I don’t remember George H.W. Bush from his time in the White House, I was born the year before he assumed the presidency, but I do remember him.
I did realize as a I sat down to write this that I didn’t know that much about him, so I did what any intrepid journalist of Millennial age would do. I Googled him.
I was impressed to learn Bush postponed his university studies after the attack on Pearl Harbor to enlist in the United States Navy on his 18th birthday. He became one of the youngest aviators in the Navy. After the war he attended Yale and moved to Texas where he became a millionaire in the oil business by the age of 40.
Before becoming President, Bush was a U.S. Representative, Ambassador, Director of Central Intelligence and the 43rd Vice President of the United States under President Ronald Ragan.
After leaving office in 1993, Bush was active—often alongside his former opponent Bill Clinton—in humanitarian activities. With George W. Bush’s victory in the 2000 presidential election, Bush and his son became the second father–son pair to serve as president, following John Adams and John Quincy Adams. Bush’s second son, Jeb Bush, served as the 43rd Governor of Florida and sought the Republican presidential nomination in 2016.

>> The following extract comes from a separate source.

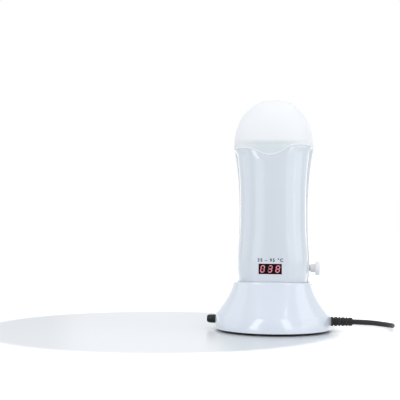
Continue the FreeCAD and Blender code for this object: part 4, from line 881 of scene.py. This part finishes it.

Gov. Scott Walker ordered flags at half-staff through Dec. 30 in honor of the former President and said in 1988 he cast his first vote for President for him. “I am proud of that vote today. He was a true gentleman and our country is better because of his service. Tonette and I send our love and prayers to the Bush family as America mourns the loss of one of our greatest patriots.”

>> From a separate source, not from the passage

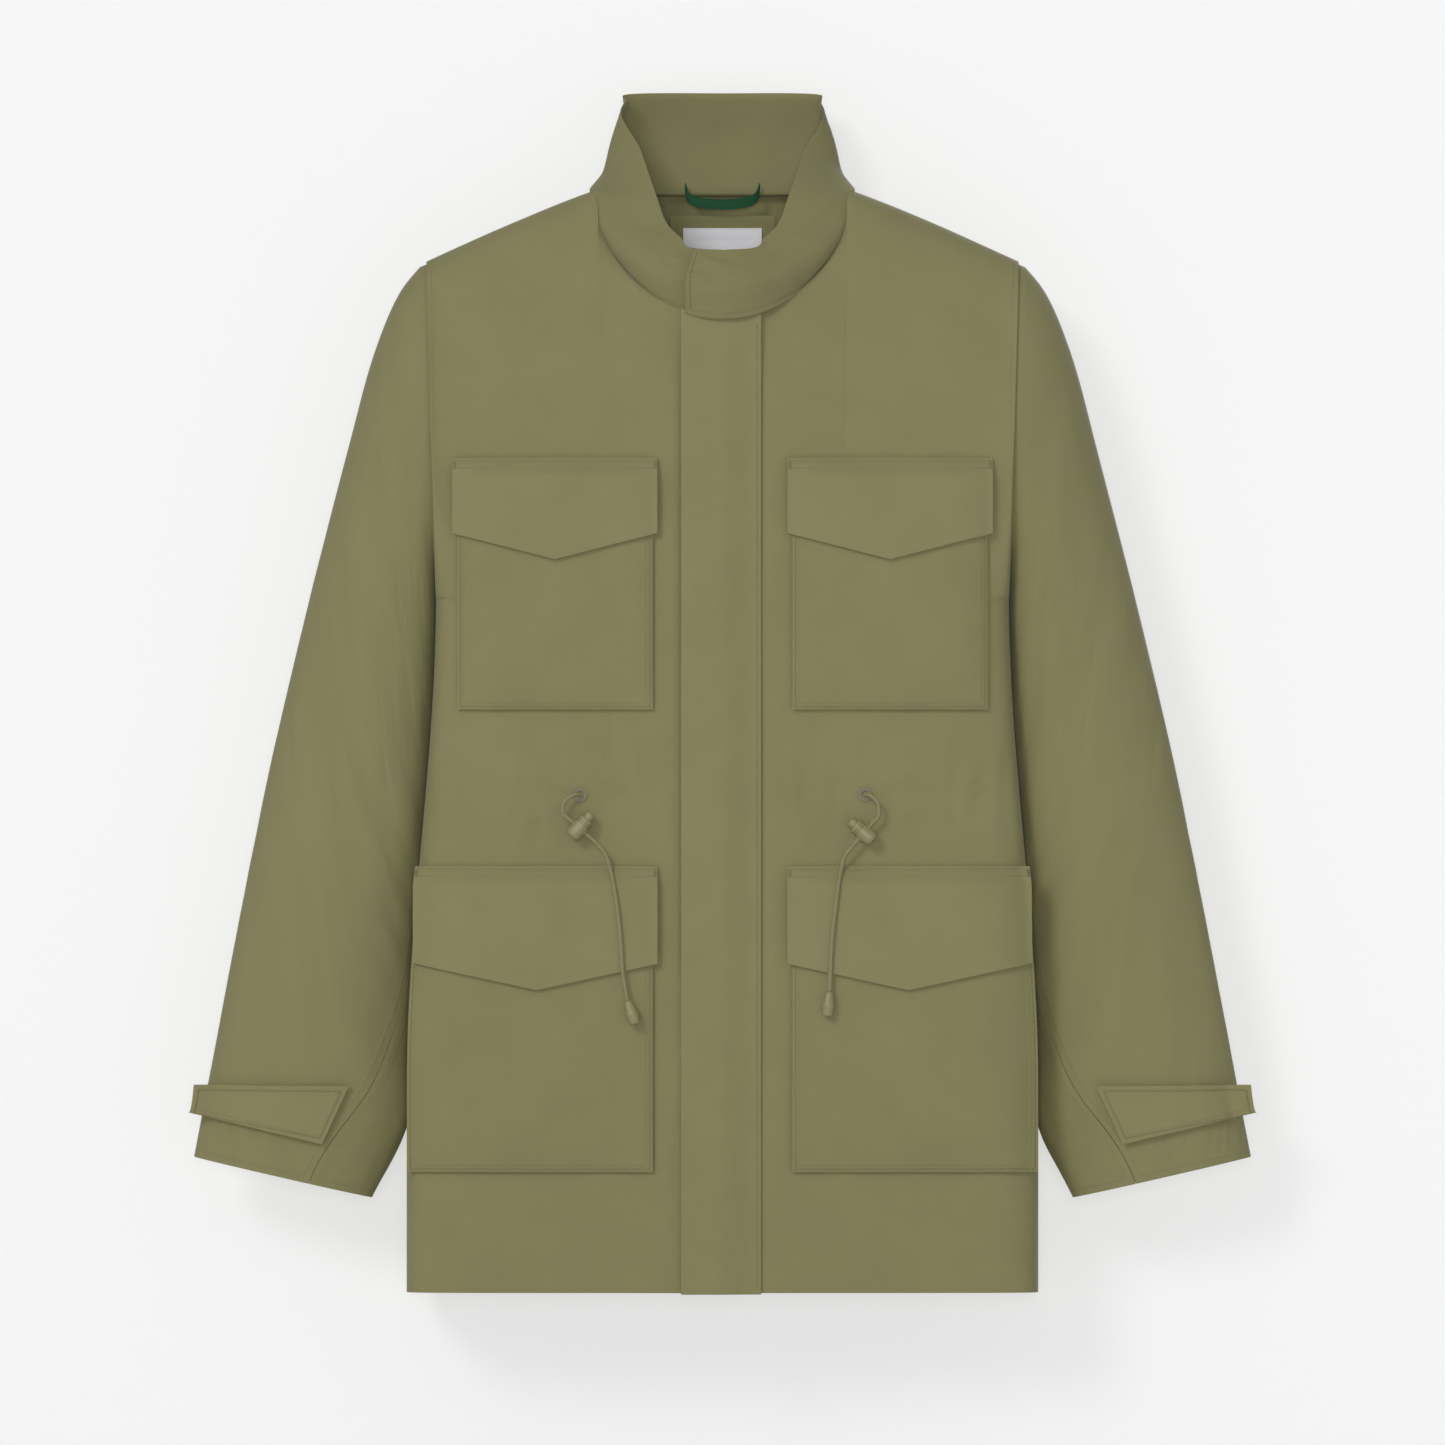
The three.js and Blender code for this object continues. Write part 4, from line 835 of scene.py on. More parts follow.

Congressman Jim Sensenbrenner issued a statement Dec. 1, including a picture of him with George H.W. Bush and George W. Bush and Cheryl Sensenbrenner saying, “My deepest condolences go out to the Bush family, and I join our nation in mourning the passing of George H.W. Bush.
The former president was a heroic veteran, accomplished statesman, and lifelong public servant whose sense of duty and devotion to our country stands as a shining example for all.
He lived a remarkable life, and our nation is stronger today because of him. I am grateful for his contributions to society and will keep his loved ones in my prayers. May he rest in peace.”
Sen. Ron Johnson said, “Throughout his life, George H.W. Bush fought for freedom and prosperity for all Americans. From his service in World War II as a naval aviator to his efforts organizing international disaster relief, the nation and world will never forget his years of public service.”
Perhaps he is best remembered by his oldest son, “George H. W. Bush was a man of the highest character and the best dad a son or daughter could ask for,” George W. Bush wrote in a statement. “The entire Bush family is deeply grateful for 41’s life and love, for the compassion of those who have cared and prayed for Dad, and for the condolences of our friends and fellow citizens.”
His last words to his son were, “I love you, too.”
Bush decided not to go to the hospital in his final hours and said he was ready to be with his wife Barbara who died in April, and their daughter Robin, who died of leukemia as a child.
Looking back at our lives here in Lake Mills and the surrounding area, it reminds us to make the most of the time we have here with our loved ones. See family and friends more often, get together even if it is just for an evening, invite someone over who you think is lonely. Just try to put a smile on someone else’s face.
In his words, “I will keep America moving forward, always forward—for a better America, for an endless, enduring dream and a thousand points of light. This is my mission, and I will complete it.”
Mission accomplished Mr. President. Rest in peace.